Sarver Heart Center, Room 4137
Optimizing Transplantation of the Sensitized Heart Candidates: Established and Cutting Edge Antibody Testing Approaches
Nancy L. Reinsmoen, Ph.D., D(ABHI)
Dr. Reinsmoen graduated from Luther College in Decorah, Iowa and earned her MS and PhD degrees from the University of Minnesota. While at Minnesota, she focused on clinical aspects of cellular immunology and was instrumental in defining T cell recognized class II epitopes important in transplantation. Her research focus expanded to investigating the immune parameters associated with short and long-term graft survival. She was an Associate Professor in Surgery and Director of the Transplant Immunology Laboratory there until 1997.

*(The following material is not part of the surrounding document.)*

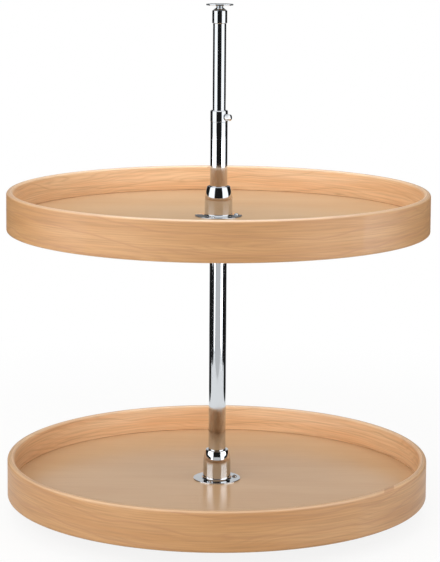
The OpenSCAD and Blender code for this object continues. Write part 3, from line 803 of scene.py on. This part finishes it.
def studio_white(finish, near_lift):
    """A matt white table that looks pure white and still takes the object's shadow."""
    tree, material = new_material("studio_table")
    seen = seen_or_mirrored(tree)
    # The lift to white grows to the full 1 from 0.5 m to 1.3 m away from the pole, past the shadow.
    place = add_node(tree, "ShaderNodeTexCoord").outputs["Object"]
    reach = add_node(tree, "ShaderNodeVectorMath", {0: place}, operation="LENGTH")
    lift = add_node(tree, "ShaderNodeMapRange", {
        "Value": reach.outputs["Value"], "From Min": TABLE_NEAR, "From Max": TABLE_FAR,
        "To Min": near_lift, "To Max": 1.0}, interpolation_type="SMOOTHSTEP")
    share = add_node(tree, "ShaderNodeMath", {0: seen, 1: lift.outputs[0]}, operation="MULTIPLY")
    cover = add_node(tree, "ShaderNodeMix", {0: seen, 6: finish.table_bounce, 7: finish.table},
                     data_type="RGBA")
    matt = add_node(tree, "ShaderNodeBsdfDiffuse", {"Color": cover.outputs[2]})
    white = add_node(tree, "ShaderNodeEmission", {"Color": WHITE, "Strength": 1.0})
    mixed = add_node(tree, "ShaderNodeMixShader", {
        0: share.outputs[0], 1: matt.outputs[0], 2: white.outputs[0]})
    add_node(tree, "ShaderNodeOutputMaterial", {"Surface": mixed.outputs[0]})
    return material


class TURNTABLE_OT_stage(bpy.types.Operator):
    """Sets the camera, the white table and room, the softboxes and the dark and grey screens"""
    bl_idname = "turntable.stage"
    bl_label = "Studio"

    def execute(self, context):
        studio, finish = context.scene.turntable_studio, context.scene.turntable_finish
        data = bpy.data.cameras.new("studio_camera")
        data.lens, data.sensor_width, data.clip_end = studio.lens, SENSOR_WIDTH, CAMERA_CLIP
        data.shift_x, data.shift_y = studio.shift_x, studio.shift_y
        camera = bpy.data.objects.new("studio_camera", data)
        context.scene.collection.objects.link(camera)
        camera.matrix_world = (Matrix.Translation((0, -studio.camera_distance, studio.camera_height))
                               @ Matrix.Rotation(math.pi / 2 - studio.pitch, 4, "X")
                               @ Matrix.Rotation(studio.roll, 4, "Z"))
        context.scene.camera = camera

        flat_panel("studio_table", TABLE_SIZE, TABLE_SIZE, studio_white(finish, studio.table_glow))

        # A softbox on each side, from 36 to 90 degrees. Bright metal hardly shows the lamps, and mirrors two
        # panels in their place, one above the other.
        head, ring, mirror_only = studio.screen_height, studio.ring, []
        width = 2 * ring * math.tan(math.radians(SIDE_REACH))
        for side in (-1, 1):
            for foot, top, strength in ((0.0, studio.mirror_split, studio.low_mirror),
                                        (studio.mirror_split, head, studio.high_mirror)):
                panel = flat_panel("side_mirror", width, top - foot, glow("side_mirror", strength))
                stand_on_ring(panel, side * SIDE_AZIMUTH, ring, (foot + top) / 2)
                mirror_only.append(panel)
            share = 1.0 - side * studio.side_balance
            for lamp in softbox("side_softbox", width, head, share * studio.side_light,
                                share * studio.side_sheen):
                stand_on_ring(lamp, side * SIDE_AZIMUTH, ring, head / 2)

        # Dark screens in front and on both sides of the back, a grey strip under the front one, a grey
        # screen behind that is darker above, and dark strips in front of the softboxes' outer parts:
        # azimuth, reach, foot, head, distance and card of each.
        dark, card = glow("dark_screen", DARK_SCREEN), glow("grey_screen", studio.back_grey)
        shade, strip = glow("shade_screen", studio.back_shade), glow("grey_strip", studio.front_grey)
        for azimuth, reach, foot, top, distance, material in (
                (0, 35, studio.screen_lift, head, ring, dark),
                (120, 29, 0.0, head, 0.62 * ring, dark),
                (0, 38, 0.0, studio.screen_lift, 0.8 * ring, strip),
                (-120, 29, 0.0, head, 0.62 * ring, dark),
                (180, 30, 0.0, studio.back_split, ring, card),
                (180, 30, studio.back_split, head, ring, shade),
                (-76, 25, 0.0, studio.skirt, 0.9 * ring, dark),
                (84, 21, 0.0, studio.skirt, 0.9 * ring, dark)):
            width = 2 * distance * math.tan(math.radians(reach))
            screen = flat_panel(material.name, width, top - foot, material)
            stand_on_ring(screen, azimuth, distance, (foot + top) / 2)
            mirror_only.append(screen)
        for panel in mirror_only:
            panel.visible_camera = panel.visible_diffuse = panel.visible_shadow = False
            panel.visible_transmission = panel.visible_volume_scatter = False

        for lamp in softbox("front_softbox", *FRONT_BOX_SIZE, studio.front_light, 0.0):
            stand_on_ring(lamp, FRONT_BOX_AZIMUTH, FRONT_BOX_DISTANCE, FRONT_BOX_HEIGHT)
            lamp.rotation_euler.x = math.radians(FRONT_BOX_TILT)
        for lamp in softbox("top_softbox", *TOP_BOX_SIZE, studio.top_light, studio.top_sheen):
            lamp.location = TOP_BOX_PLACE

        world = bpy.data.worlds.new("white_room")
        context.scene.world = world
        world.use_nodes = True
        tree = world.node_tree
        tree.nodes.clear()
        seen = seen_or_mirrored(tree)
        fill = add_node(tree, "ShaderNodeBackground", {"Color": WHITE, "Strength": studio.fill})
        white = add_node(tree, "ShaderNodeBackground", {"Color": WHITE, "Strength": 1.0})
        mixed = add_node(tree, "ShaderNodeMixShader", {0: seen, 1: fill.outputs[0], 2: white.outputs[0]})
        add_node(tree, "ShaderNodeOutputWorld", {"Surface": mixed.outputs[0]})

        context.scene.view_settings.view_transform = "Standard"
        return {"FINISHED"}


OPERATORS = (TURNTABLE_OT_stage, TURNTABLE_OT_rims, TURNTABLE_OT_floors, TURNTABLE_OT_hubs,
             TURNTABLE_OT_pole, TURNTABLE_OT_head, TURNTABLE_OT_fittings)
SETTINGS = {"turntable_trays": TraySettings, "turntable_hubs": HubSettings, "turntable_pole": PoleSettings,
            "turntable_finish": FinishSettings, "turntable_studio": StudioSettings}


class TURNTABLE_PT_panel(bpy.types.Panel):
    """Lists the turntable's builders and their settings"""
    bl_idname = "TURNTABLE_PT_panel"
    bl_label = "Corner Turntable"
    bl_space_type = "VIEW_3D"
    bl_region_type = "UI"
    bl_category = "Turntable"

    def draw(self, context):
        for operator in OPERATORS:
            self.layout.operator(operator.bl_idname)
        for name in SETTINGS:
            group = getattr(context.scene, name)
            box = self.layout.box()
            for key in group.bl_rna.properties.keys():
                if key not in {"rna_type", "name"}:
                    box.prop(group, key)


def register():
    for cls in (*SETTINGS.values(), *OPERATORS, TURNTABLE_PT_panel):
        bpy.utils.register_class(cls)
    for name, cls in SETTINGS.items():
        setattr(bpy.types.Scene, name, PointerProperty(type=cls))


def unregister():
    for name in SETTINGS:
        delattr(bpy.types.Scene, name)
    for cls in reversed((*SETTINGS.values(), *OPERATORS, TURNTABLE_PT_panel)):
        bpy.utils.unregister_class(cls)


def main():
    register()
    bpy.ops.turntable.stage()
    bpy.ops.turntable.rims()
    bpy.ops.turntable.floors()
    bpy.ops.turntable.hubs()
    bpy.ops.turntable.pole()
    bpy.ops.turntable.head()
    bpy.ops.turntable.fittings()


if __name__ == "__main__":
    main()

She then accepted a position at Duke University Medical Center as a Professor in Pathology and Director of the Clinical Transplantation Immunology Laboratory. During that time, she implemented the newly developed solid phase antibody testing methods into the clinical laboratory. These new approaches allowed for the use of the virtual cross match to identify compatible donors for lung transplantation thereby expanding the donor pool for sensitized candidates. These studies lead the way for developing an algorithm using multiple methods to best identify compatible donors for all solid organ transplant candidates.
In 2006, she moved to Cedars Sinai Medical Center and continued her work in optimizing transplantation of sensitized candidates as well as monitoring the effects of desensitization protocols. More recently her research activities have focused on the clinical impact of Non-HLA Antibodies such as those directed against Angiotensin Type 1 Receptor (AT1R) antibodies. These studies have shown the interplay between anti-HLA antibodies and anti-Non-HLA antibodies and their detrimental impact on graft outcome.
Dr. Reinsmoen has served on the Board of Directors for the American Society of Histocompatibility and Immunogenetics (AHSI) as well as in various positions including President of ASHI. She has also served on the Board of Directors of the United Network for Organ Sharing (UNOS) and more recently as the Chair of the UNOS Histocompatibility Committee and a member of the UNOS Membership and Professional Standards Committee and UNOS Kidney Committee. She has authored numerous manuscripts and reviews and has presented her work at multiple conferences throughout the world.
In 2016, she moved to Scottsdale, AZ and is currently an independent HLA consultant organizing several conferences, writing reviews, and editing a special issue of Human Immunology.